Is he a ‘no win, no fee’? I only ask because it may say in his terms and conditions that even if you use another solicitor he can still take a fee (I don’t know if they do this, but I would check)

Namechangeforthiscancershit · 24/08/2019 17:59

If it's a big firm then the file could move to someone better, otherwise just disinstruct him and find someone better.

Is he actually a solicitor out of interest?

fia101 · 24/08/2019 18:01

How many years qualified is he? Is he partner or associate?

Wildorchidz · 24/08/2019 18:06

Will you be liable for the legal costs of the other party if you lose the case? ‘No win, no fee’ only refers to the costs of your own legal advisers.

Malvinaa81 · 24/08/2019 18:34

I don't believe there is much point in complaining about a solicitor, there are some rude ones, and rather than prolong the unpleasantness, change solicitor.

There are rude solicitors despite what the "profession" likes to assert.

As to the fee for what has been done, well that might be a more concrete thing to dispute- "There were seven errors in the summary" so this is not worth £x, rather than "He was rude and horrible", true though that is.

Good luck with what must be a personally difficult situation.

TinchyP · 25/08/2019 20:53

Are you paying him on a time spent basis? If so he should be providing you with a breakdown of fees. Check the SRA website for guidance as to what he should be providing. If he refuses you can complain and then complain to the legal ombudsman, who will likely ask him to provide it.

The loss of earnings document is a bit more complicated - just because the output was one page doesn't mean it didn't take him a day to review and calculate this.

As PP said you need to be very clear as to what he is entitled to if you chose to change solicitor.
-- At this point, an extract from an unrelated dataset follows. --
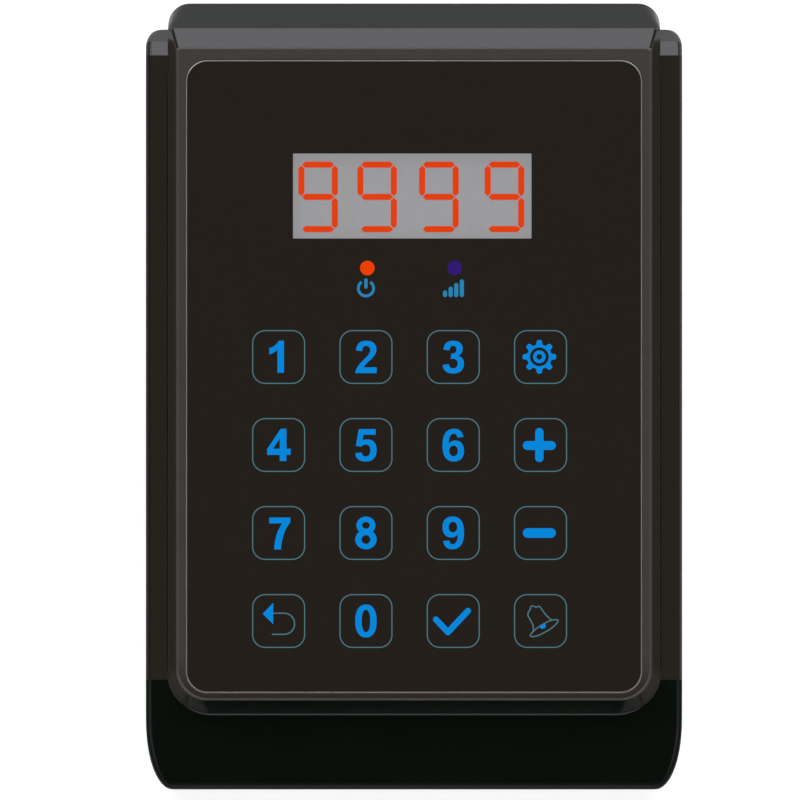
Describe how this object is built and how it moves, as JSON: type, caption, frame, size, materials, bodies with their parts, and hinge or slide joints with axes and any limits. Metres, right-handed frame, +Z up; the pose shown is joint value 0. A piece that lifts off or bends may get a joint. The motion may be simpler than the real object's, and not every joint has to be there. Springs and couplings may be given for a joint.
{
  "type": "guest pager keypad console",
  "caption": "Desk keypad console of a guest paging system: a wedge housing with a raised glossy touch panel, a lit digit display and two indicator lamps.",
  "frame": {"origin": "on the desk, under the middle of the housing's length and width", "axes": "+X to the user's right, +Y away from the user, +Z up; the face is tilted 8 degrees towards the user"},
  "size_m": [0.1074, 0.1562, 0.0386],
  "materials": {
    "gloss_housing": "polished near-black moulding",
    "matt_cover": "fine spark texture",
    "panel": "polished clear sheet, printed warm black on its back",
    "adhesive": "matt foam tape",
    "white_plastic": "matt white",
    "conductive_rubber": "matt",
    "lamp_chip": "clear resin",
    "display_grey": "matt grey ink",
    "segment_orange": "lit translucent resin",
    "lamp_orange": "diffused resin",
    "lamp_violet": "diffused resin",
    "board_green": "solder mask",
    "chip_black": "matt epoxy",
    "module_blue": "solder mask with a tinned can",
    "spring_wire": "gold flash",
    "buzzer_black": "matt",
    "capacitor_sleeve": "shrunk film sleeve",
    "tinned_steel": "bright zinc",
    "lead_insulation": "smooth vinyl",
    "socket_black": "glass-filled plastic",
    "nickel": "nickel plate",
    "switch_black": "fine matt",
    "rocker_black": "satin",
    "contact_brass": "bare strip",
    "foot_rubber": "matt"
  },
  "bodies": {
    "console": {"top_shell": "gloss_housing", "bottom_cover": "matt_cover", "touch_panel": "panel", "panel_adhesive": "adhesive", "light_frame": "white_plastic", "touch_sleeves": "conductive_rubber", "backlight_lamps": "lamp_chip", "display_module": "display_grey", "display_segments": "segment_orange", "display_pins": "tinned_steel", "power_led": "lamp_orange", "signal_led": "lamp_violet", "circuit_board": "board_green", "board_screws": "tinned_steel", "touch_controller": "chip_black", "main_controller": "chip_black", "radio_module": "module_blue", "radio_antenna": "spring_wire", "buzzer": "buzzer_black", "voltage_regulator": "chip_black", "filter_capacitor": "capacitor_sleeve", "lead_connector": "white_plastic", "power_leads": "lead_insulation", "power_socket": "socket_black", "socket_pin": "nickel", "socket_tags": "tinned_steel", "socket_nut": "nickel", "switch_housing": "switch_black", "switch_terminals": "contact_brass", "housing_screws": "tinned_steel", "rubber_feet": "foot_rubber"},
    "rocker": {"switch_rocker": "rocker_black"}
  },
  "joints": [
    {"name": "rocker_tilt", "type": "hinge", "parent": "console", "child": "rocker", "pos_m": [-0.011, 0.07208, 0.0164], "axis": [0, 0, 1], "range_deg": [0, 18]}
  ]
}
If you need to change because he is useless though you can try and challenge this.

tron1039 · 26/08/2019 17:41

Thank you for all the responses. It's nice to get a sense check that we don't just have high expectations.

He took the case on a "no win, no fee" basis + reduced hourly fee (£100 vs. £300). This was consistent with offers we had elsewhere but we were sold on him due to his experience (20+ years working for both the employee and the employer). My biggest concern is his refusal to itemise how time is being spent although my cynical side would assume he's making up for the reduced offer in the first place.

It's a really frustrating situation on many levels. I really feel for everyone out there who's ever been faced with the decision to push for an employment tribunal. In all honesty, it's bordering on not being worth it and I can see how so many employers must get away with awful practice simply because the process is expensive and painful (even without tribunal fees). We will probably end up worse off as an outcome but I'm too stubborn to back out.